Jun 18 16:06:26 unbound[25615:0] debug: iter_handle processing q with state QUERY RESPONSE STATE
Jun 18 16:06:26 unbound[25615:0] info: query response was NXDOMAIN ANSWER

No, it didn't but based on your first post the query should be for
_acme-challenge.ha.mynym.us

You looked for _acme-challenge.mynym.us missing ha.

If the top-most section of unbound's page says NXDOMAIN then it did not find it.

If it does you will see the TXT value clearly in a top ANSWER section.

1 Like

Yes. You'd have to file an issue against HA to update their code.

Lines 31-35 define propagation seconds

Specific providers utilize this; for example Cloudflare lines 54-65

; note how PROPAGATION_SECONDS is used here:

ACME_ARGUMENTS+=("--${DNS_PROVIDER}" "--${DNS_PROVIDER}-credentials" "/data/dnsapikey" "--${DNS_PROVIDER}-propagation-seconds" "${PROPAGATION_SECONDS}")

Linode does not have a specific section, so just falls to the default - line 320 - which does not utilize PROPAGATION_SECONDS at all::

        ACME_ARGUMENTS+=("--${DNS_PROVIDER}" "--${DNS_PROVIDER}-credentials" "/data/dnsapikey")
2 Likes

OK, so I found an old backup of add-on version 5.4.4 and tried, it worked, but the result also showed up at unbound test. Unfortunately, this means I don't know whether the newer add-on versions cause a problem or the unbound test would have failed before if I hadn't gotten the domain typed wrong and Linode may have fixed something. Could also be a sporadic/intermittent issue, as I also noticed that 8.8.8.8 and 9.9.9.9 still weren't seeing the record when 1.1.1.1 and unboundtest saw it.

1 Like

FWIW, Linode hasn't responded to my ticket, but that doesn't mean the issue isn't transient, either.
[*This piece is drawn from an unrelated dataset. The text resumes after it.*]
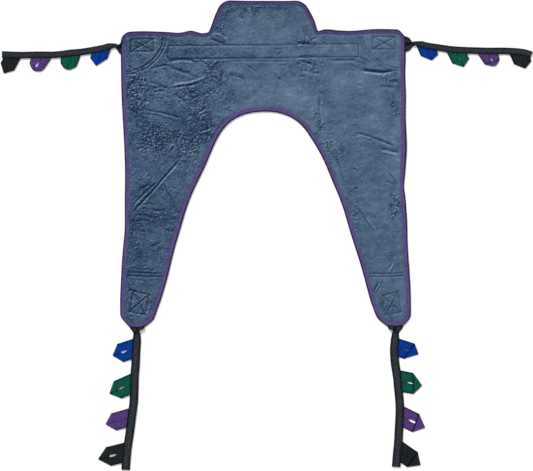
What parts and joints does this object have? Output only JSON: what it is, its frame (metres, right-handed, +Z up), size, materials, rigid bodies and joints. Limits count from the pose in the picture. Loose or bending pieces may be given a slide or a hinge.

In theory, I could file a PR, but I don't have an HA dev environment in which to test that (if I did, the previously mentioned roadblocks likely also wouldn't have applied to me). I think I'll wait and see if the same thing happens with any of my other Linode plugin wildcards on other systems first and foremost.

5.4.5

  • Update certbot-dns-directadmin to 1.0.15

Dumb luck I had a 5.4.4 backup. Any chance that could be relevant?